The State of Nevada’s expansive, PRO-TRUST body of law is significant for trust creators for many reasons as there are several/notable estate-planning benefits available to the families of residents and non-residents alike:
No State Income Tax. Nevada allows for trusts of resident and non-resident trustors sitused in Nevada to be exempt from (NV) state income tax. Net income retained, rather than distributed outright to an income beneficiary, will be added to the corpus of the trust without the imposition of a state income tax liability regardless of the trustor’s state of domicile. (NOTE: this exempt rule applies to living trusts of non-resident trustors only after the non-resident trustor’s decease where the trustor was a resident of a state that imposes an income tax.)
Nevada Recognizes Independent Investment Advisors. Nevada is one of only a few jurisdictions who have codified “directed trust” statutes. Applied “directed trust” law recognizes the authority of a client-appointed advisor to the trustee (i.e. a Trust Investment Advisor [TIA]) who can direct the general investment-decision-making activities concerning a trust’s assets. That means that a client’s own financial advisor may continue to manage the client’s assets held in the trust even after the client’s decease and for as long as the trust is in existence.
Nevada Recognizes Trust Protectors. Nevada is one of only a few jurisdictions who have legislatively recognized the powers/authority of a “trust protector”. Trust protectors can be granted broad-based authority, second only to the client-trustor, to entirely remove any trustee without cause, including the initially appointed corporate trustee and/or the TIA.
Nevada Recognizes Practical Administrative Procedures. Nevada recognizes (a) realistic/flexible trust administration procedures, (b) established prudent (man) rules governing trusts, (c) judicial precedent favorable to trust administration, (d) the need and determination to maintain a favorable environment for trust management activity, (e) the denial of any rights to pretermitted heirs (those born or adopted after the establishment of the trust) unless otherwise expressly stated in the trust, and (f) the doctrine of multi-jurisdictional trust administration, applied when necessary.

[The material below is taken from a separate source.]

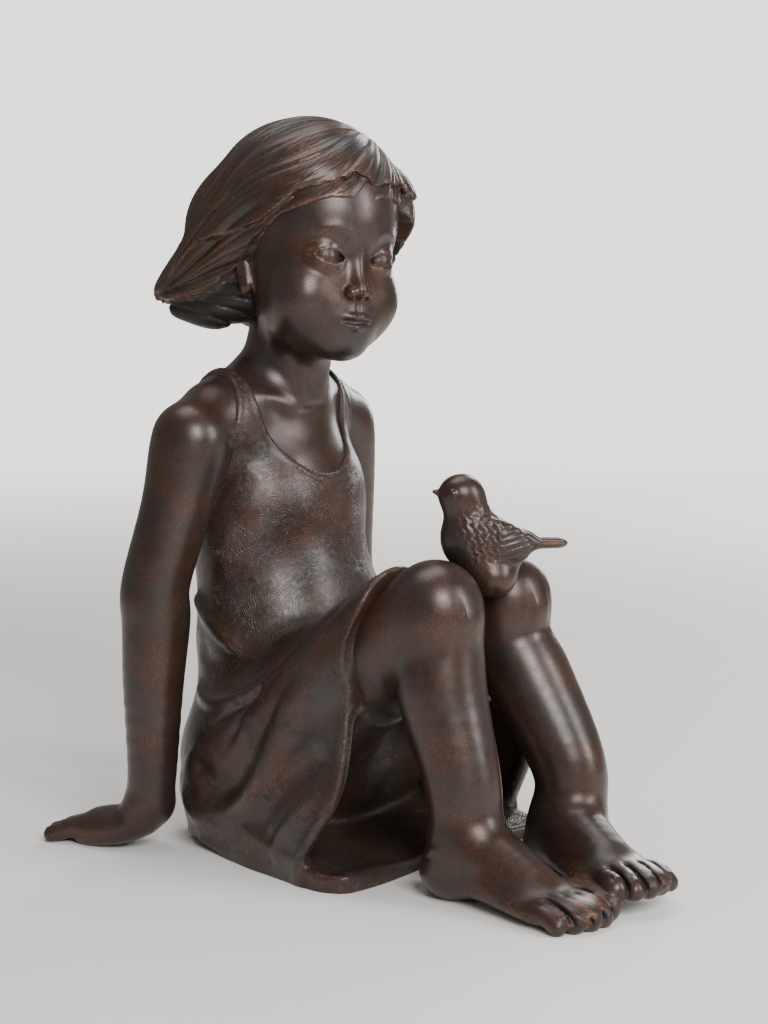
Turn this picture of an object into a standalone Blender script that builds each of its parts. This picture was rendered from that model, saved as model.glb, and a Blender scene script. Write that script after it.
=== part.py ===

Legislative Adoption of Domestic Asset Protection Trusts Law. Nevada recently enacted law recognizing the Nevada Asset Protection Trust (NAPT) – also known as a “Self-Settled Spendthrift Trust” – which qualifies the trustor as a discretionary beneficiary of a self-settled, irrevocable trust that can exclude the entire value of the trust from being in the trustor’s estate for transfer tax purposes and insulate the corpus from trustor’s creditors in a civil judgment claim.
Long Life Multi-generational Trusts. Nevada has significantly extended the duration period that a trust may exist and be formally recognized under state law. Patriarch/Matriarchs wanting to create multi-generational, asset-protected trusts may establish such a trust in Nevada with express mandates that the family wealth be held IN TRUST and administered under the trust’s specific terms for as long as 365 years (after the trustor’s decease).

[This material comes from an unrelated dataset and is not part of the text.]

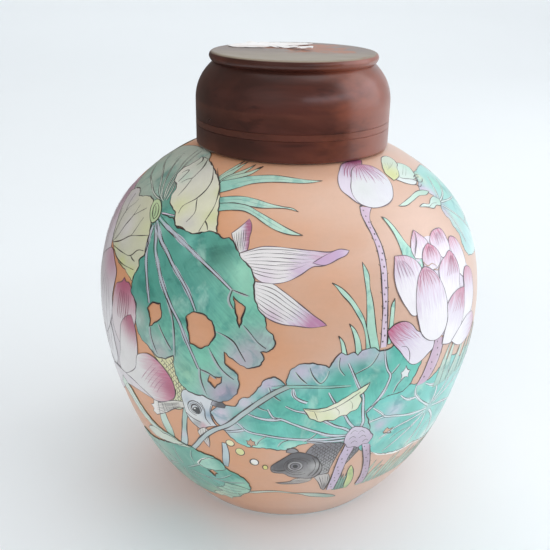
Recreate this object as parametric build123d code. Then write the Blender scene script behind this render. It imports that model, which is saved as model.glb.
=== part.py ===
from build123d import *
import os

# Ginger jar: a one-piece glazed porcelain body under a one-piece turned hardwood lid,
# with the remnant of a paper label glued on top of the lid.
# Millimetres, +Z up. The origin is the centre of the foot, on the surface that the jar
# stands on. The decorated front faces -Y.

# ---- Porcelain body -------------------------------------------------------------------
FOOT_RADIUS = 58.6          # outer edge of the foot ring, where it meets the table
BELLY_RADIUS = 100.5        # widest part of the body
BELLY_HEIGHT = 108.0        # height of the widest part
SHOULDER_HEIGHT = 188.3     # flat ledge around the neck, where the lid rests
LEDGE_RADIUS = 45.5         # outer edge of that ledge
# Points of the outer wall between those three places: (radius, height).
LOWER_WALL = [(68.6, 12.0), (83.3, 36.0), (94.2, 66.0)]
UPPER_WALL = [(98.4, 131.0), (88.8, 156.0), (76.5, 170.0), (62.7, 180.0)]
LEDGE_SLOPE = (-1.0, 0.38)  # direction in which the shoulder runs out into the ledge

WALL = 5.2                  # wall thickness, measured across the wall
FLOOR_HEIGHT = 10.0         # inside floor
FLOOR_RADIUS = 50.0         # where the inside floor turns up into the wall
CEILING = (46.5, 182.2)     # inside, under the ledge: radius, height

NECK_RADIUS = 42.0          # outside of the short upright neck
NECK_WALL = 4.8
NECK_HEIGHT = 18.0          # above the shoulder ledge
NECK_ROOT_FILLET = 1.2

FOOT_RING_WIDTH = 5.5       # the unglazed ring that touches the table
FOOT_RECESS = 4.0           # depth of the recessed base inside the ring
FOOT_EDGE_ROUND = 1.0

# ---- Turned lid -----------------------------------------------------------------------
LID_RADIUS = 48.5           # upright wall
LID_WALL_TOP = 22.0         # where the upright wall turns into the curved shoulder
LID_EDGE_ROUND = 1.5        # rounded bottom edge, outside
LID_SHOULDER = (46.9, 30.4) # a point on the curved shoulder: radius, height
LID_GROOVE = (39.9, 39.9)   # bottom of the groove under the bead: radius, height
BEAD_RADIUS = 41.65         # rounded bead around the top
BEAD_HEIGHT = 42.7          # height of the bead's fullest point
LID_HEIGHT = 45.0           # flat top face
TOP_FACE_RADIUS = 39.4      # where the top face rounds over into the bead

LINE_HEIGHTS = (10.4, 13.6) # pair of incised lines around the upright wall
LINE_DEPTH = 0.22
LINE_WIDTH = 0.7

RECESS_RADIUS = 43.2        # hollow that drops over the neck, 1.2 mm clear all round
RECESS_DEPTH = 26.0
RECESS_CORNER = 3.0

# ---- Paper label remnant --------------------------------------------------------------
LABEL_THICKNESS = 0.3
LABEL_CENTRE = (-13.0, 18.0)    # on the lid's top face
LABEL_TURN = -4.0
# Torn outline about that centre: (x, y).
LABEL_OUTLINE = [
    (-18.0, -3.5), (-9.0, -7.0), (-1.5, -5.0), (6.5, -8.5), (13.0, -6.5), (20.0, -9.0),
    (22.5, -6.0), (16.0, -2.5), (18.5, 2.0), (11.0, 5.5), (3.0, 8.0), (-6.0, 9.5), (-14.5, 6.0),
]


def turned(outline):
    """Solid of revolution about Z from closed (radius, height) edges."""
    face = make_face(outline)
    return revolve(Plane.XZ * face, axis=Axis.Z, revolution_arc=360)


def outer_wall():
    """The body's outside, from the foot's edge up to the shoulder ledge."""
    lower = [(FOOT_RADIUS, 0.0)] + LOWER_WALL
    upper = UPPER_WALL + [(LEDGE_RADIUS, SHOULDER_HEIGHT)]
    points = lower + [(BELLY_RADIUS, BELLY_HEIGHT)] + upper
    foot_slope = (LOWER_WALL[0][0] - FOOT_RADIUS, LOWER_WALL[0][1])
    return Spline(*points, tangents=[foot_slope, LEDGE_SLOPE])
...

User-Friendly Investment Standards. Nevada has enacted standardized trust investment laws. Nevada code allows for trusts to be invested and administered by the trust investment advisor in a more uniform manner. That promotes the rules that have been modernized for today’s investment standards for the benefit of all concerned parties, which provides for:
A trust’s entire investment portfolio to be considered when determining the prudence of an individual investment (not just a singular investment).
A client-appointed TIA to not be held liable for individual investment losses, so long as the investment, at the time of acquisition, is consistent with the overall portfolio objectives of the account.
Diversification as a required fiduciary investment protocol where no category or type of investment is deemed inherently imprudent. Instead, suitability to the trust account’s (client) purposes and beneficiaries’ needs is considered as the determinant.